Goal: Repeat the lines of the listing below exactly, starting at the line that contains "in imported if" and running through the last line, both included, and only those.

Dataset content:
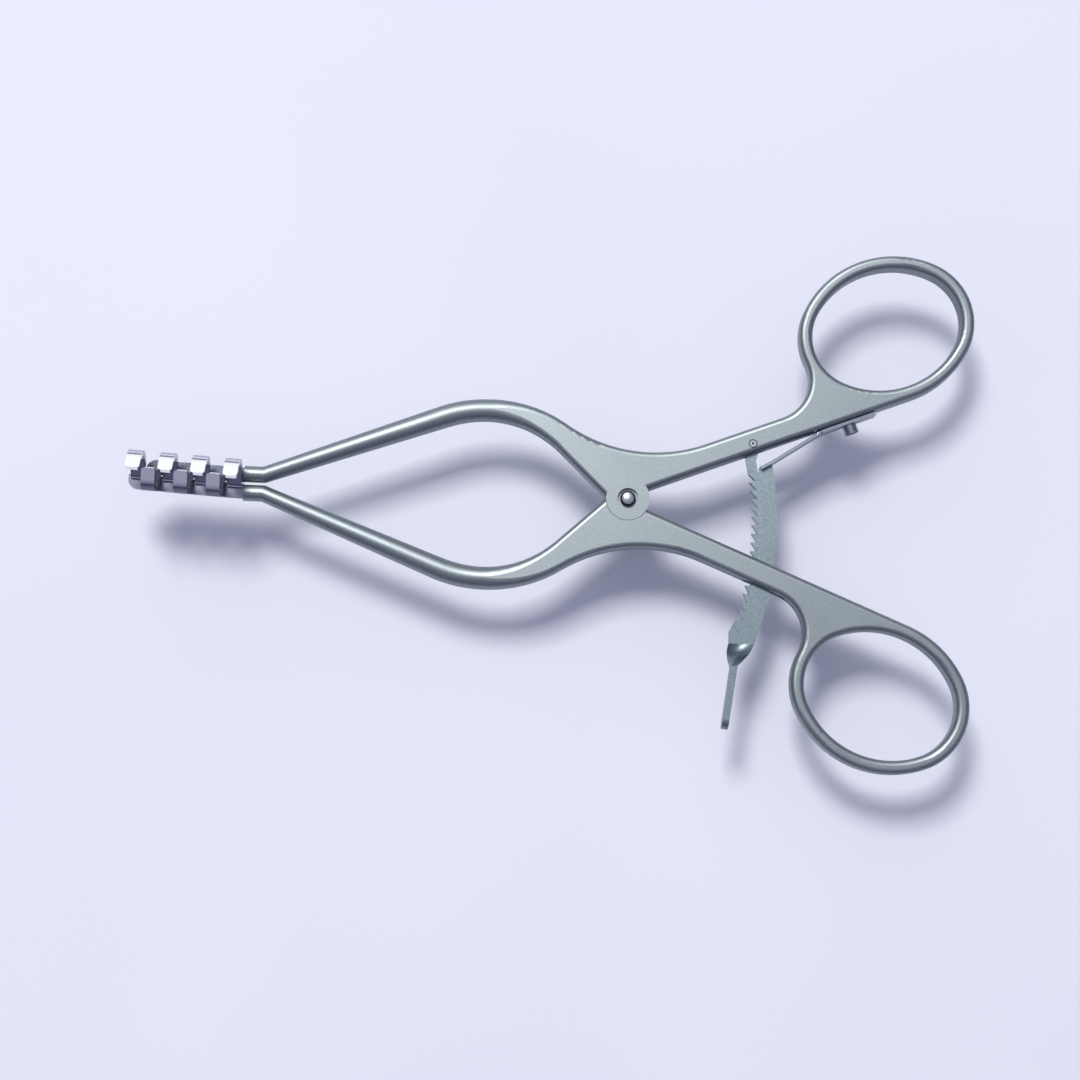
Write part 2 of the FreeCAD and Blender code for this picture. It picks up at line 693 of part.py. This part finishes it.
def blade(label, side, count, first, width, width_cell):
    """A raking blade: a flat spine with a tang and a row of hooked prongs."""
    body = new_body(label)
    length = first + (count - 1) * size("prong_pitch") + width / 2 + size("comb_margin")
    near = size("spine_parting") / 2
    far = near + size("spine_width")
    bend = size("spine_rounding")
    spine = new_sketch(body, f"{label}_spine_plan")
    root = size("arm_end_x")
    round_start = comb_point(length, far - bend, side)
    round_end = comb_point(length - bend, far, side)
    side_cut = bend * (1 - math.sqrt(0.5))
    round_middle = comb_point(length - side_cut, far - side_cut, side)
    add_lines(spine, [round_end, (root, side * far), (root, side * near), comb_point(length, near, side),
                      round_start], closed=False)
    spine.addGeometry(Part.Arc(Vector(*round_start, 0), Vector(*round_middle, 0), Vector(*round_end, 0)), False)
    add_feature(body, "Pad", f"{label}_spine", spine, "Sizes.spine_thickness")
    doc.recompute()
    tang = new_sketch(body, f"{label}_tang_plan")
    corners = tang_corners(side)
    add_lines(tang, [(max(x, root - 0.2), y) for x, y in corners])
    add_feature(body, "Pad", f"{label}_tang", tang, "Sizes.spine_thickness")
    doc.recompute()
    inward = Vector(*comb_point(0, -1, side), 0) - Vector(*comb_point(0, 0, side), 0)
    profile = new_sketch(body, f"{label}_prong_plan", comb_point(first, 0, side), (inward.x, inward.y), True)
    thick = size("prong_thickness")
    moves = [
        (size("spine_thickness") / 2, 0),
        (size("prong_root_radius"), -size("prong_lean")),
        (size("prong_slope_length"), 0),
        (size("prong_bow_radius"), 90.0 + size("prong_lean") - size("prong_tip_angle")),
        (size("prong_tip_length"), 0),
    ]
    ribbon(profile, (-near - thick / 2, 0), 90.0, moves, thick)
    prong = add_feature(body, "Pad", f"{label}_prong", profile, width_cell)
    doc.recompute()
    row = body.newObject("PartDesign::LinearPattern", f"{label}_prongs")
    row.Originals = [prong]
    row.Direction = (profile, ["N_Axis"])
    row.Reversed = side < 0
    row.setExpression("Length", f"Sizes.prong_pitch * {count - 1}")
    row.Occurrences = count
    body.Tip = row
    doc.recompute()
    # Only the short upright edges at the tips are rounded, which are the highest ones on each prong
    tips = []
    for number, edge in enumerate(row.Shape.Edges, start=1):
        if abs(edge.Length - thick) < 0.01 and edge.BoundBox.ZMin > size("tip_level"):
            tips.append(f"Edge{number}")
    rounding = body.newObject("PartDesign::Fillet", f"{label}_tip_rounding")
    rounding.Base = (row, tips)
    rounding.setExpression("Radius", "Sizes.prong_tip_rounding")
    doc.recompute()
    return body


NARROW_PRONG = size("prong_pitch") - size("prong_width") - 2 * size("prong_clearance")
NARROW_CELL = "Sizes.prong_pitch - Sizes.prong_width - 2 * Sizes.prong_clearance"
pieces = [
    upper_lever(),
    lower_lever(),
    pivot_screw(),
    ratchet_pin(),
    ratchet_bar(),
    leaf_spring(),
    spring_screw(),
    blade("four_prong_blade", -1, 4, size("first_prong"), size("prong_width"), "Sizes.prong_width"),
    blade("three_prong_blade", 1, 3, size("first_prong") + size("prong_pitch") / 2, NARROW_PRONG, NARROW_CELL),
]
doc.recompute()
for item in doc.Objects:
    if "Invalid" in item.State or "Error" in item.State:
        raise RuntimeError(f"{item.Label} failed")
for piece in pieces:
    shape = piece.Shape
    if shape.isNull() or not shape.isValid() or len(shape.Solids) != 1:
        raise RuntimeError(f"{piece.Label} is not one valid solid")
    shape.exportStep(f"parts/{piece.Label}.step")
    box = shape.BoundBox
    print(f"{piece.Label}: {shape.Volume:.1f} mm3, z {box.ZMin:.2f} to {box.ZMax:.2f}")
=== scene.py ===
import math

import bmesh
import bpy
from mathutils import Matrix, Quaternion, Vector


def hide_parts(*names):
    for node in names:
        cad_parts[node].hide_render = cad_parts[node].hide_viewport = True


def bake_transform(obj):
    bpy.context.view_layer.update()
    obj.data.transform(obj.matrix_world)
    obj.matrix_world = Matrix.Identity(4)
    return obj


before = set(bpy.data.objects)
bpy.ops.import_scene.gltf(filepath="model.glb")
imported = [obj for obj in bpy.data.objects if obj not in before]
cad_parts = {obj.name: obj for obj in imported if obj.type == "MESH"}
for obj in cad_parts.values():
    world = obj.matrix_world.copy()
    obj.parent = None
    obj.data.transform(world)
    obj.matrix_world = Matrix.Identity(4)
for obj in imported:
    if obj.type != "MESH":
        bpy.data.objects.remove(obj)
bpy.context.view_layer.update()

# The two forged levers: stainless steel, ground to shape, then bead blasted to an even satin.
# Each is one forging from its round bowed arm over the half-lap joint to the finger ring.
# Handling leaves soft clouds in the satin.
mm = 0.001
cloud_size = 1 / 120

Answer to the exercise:
cad_parts = {obj.name: obj for obj in imported if obj.type == "MESH"}
for obj in cad_parts.values():
    world = obj.matrix_world.copy()
    obj.parent = None
    obj.data.transform(world)
    obj.matrix_world = Matrix.Identity(4)
for obj in imported:
    if obj.type != "MESH":
        bpy.data.objects.remove(obj)
bpy.context.view_layer.update()

# The two forged levers: stainless steel, ground to shape, then bead blasted to an even satin.
# Each is one forging from its round bowed arm over the half-lap joint to the finger ring.
# Handling leaves soft clouds in the satin.
mm = 0.001
cloud_size = 1 / 120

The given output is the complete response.